In the passages above quoted it is used alone, and evidently signifies any kind of little bird, whether it be a sparrow or not. Allusion is made by our Lord to a custom, which has survived to the present day, of exposing for sale in the markets the bodies of little birds. They are stripped of their feathers, and spitted together in rows, just as are larks in this country, and always have a large sale. Various birds are sold in this manner, little if any distinction being made between them, save perhaps in respect of size, the larger species commanding a higher price than the small birds. In fact, they are arranged exactly after the manner in which the Orientals sell their "kabobs," i.e. little pieces of meat pierced by wooden skewers.
It is evident that to supply such a market it is necessary that the birds should be of a tolerably gregarious nature, so that a considerable number can be caught at a time. Nets were employed for this purpose, and we may safely infer that the forms of the nets and the methods of using them were identical with those which are employed in the same country at the present day.
It is rather curious that the mode of bird-catching which is familiar to us under the name of bat-fowling is employed in the East. The fowlers supply themselves with a large net supported on two sticks, and, taking a lantern with them fastened to the top of a pole, they sally out at night to the places where the small birds sleep.
Raising the net on its sticks, they lift it to the requisite height, and hold the lantern exactly opposite to it, so as to place the net between the birds and the lantern. The roosting-places are then beaten with sticks or pelted with stones, so as to awaken the sleeping birds. Startled by the sudden noise, they dash from their roosts, instinctively make towards the light, and so fall into the net. Bird-catching with nets is several times mentioned in the Old Testament, but in the New the net is only alluded to as used for taking fish.
Beside the net, several other modes of bird-catching were used by the ancient Jews, just as is the case at the present day. Boys, for example, who catch birds for their own consumption, and not for the market, can do so by means of various traps, most of which are made on the principle of the noose, or snare. Sometimes a great number of hair-nooses are set in places to which the birds are decoyed, so that in hopping about many of them are sure to become entangled in the snares. Sometimes the noose is ingeniously suspended in a narrow passage which the birds are likely to traverse, and sometimes a simple fall-trap is employed.
To these nooses many allusions are made in the Scriptures. See, for example, Ps. cxxiv. 7: "Our soul is escaped as a bird (tzippor) out of the snare of the fowlers: the snare is broken, and we are escaped." Also Prov. vii. 23: "He goeth after her straightway, as an ox goeth to the slaughter ... as a bird hasteneth to the snare, and knoweth not that it is for his life." There is one passage in Ecclesiastes, where both the fishing-net and the snare are mentioned in connexion with each other: "For man knoweth not his time: as the fishes that are taken in an evil net, and as the birds that are caught in the snare; so are the sons of men snared in an evil time, when it falleth suddenly upon them" (ix. 12).

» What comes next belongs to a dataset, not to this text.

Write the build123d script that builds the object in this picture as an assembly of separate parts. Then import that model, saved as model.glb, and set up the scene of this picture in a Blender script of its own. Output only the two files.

Allusion is also made to the snare by the prophet Amos in one of the passages where his rough, homely diction rises by successive steps into sublimity: "Can a bird fall in a snare upon the earth, where no gin is for him? shall one take up a snare from the earth, and have taken nothing at all?" (iii. 5.)
So common was the use of the snare that it was frequently used as a familiar image by the sacred writers. "How long shall this man be a snare to us?" said Pharaoh's servants of Moses, through whom the waters of the sacred river had been polluted, and various other plagues had come upon the Egyptians. Idols are called snares in many parts of the Scriptures, and so is the society of the wicked. A forcible use of this image was made by Saul when he found that his daughter Michal loved David: "And Saul said, I will give him her, that she may be a snare to him, and that the hand of the Philistines may be against him" (1 Sam. xviii. 21). His device, or snare, not only failed, but, as we learn in the succeeding chapter, verses 11-16, David was "delivered from the snare of the fowler," by the very means which had been employed for entrapping him.
We now pass to another division of the subject. In Ps. lxxxiv. 1-3, we come upon a passage in which the Sparrow is again mentioned: "How amiable are Thy tabernacles, O Lord of hosts!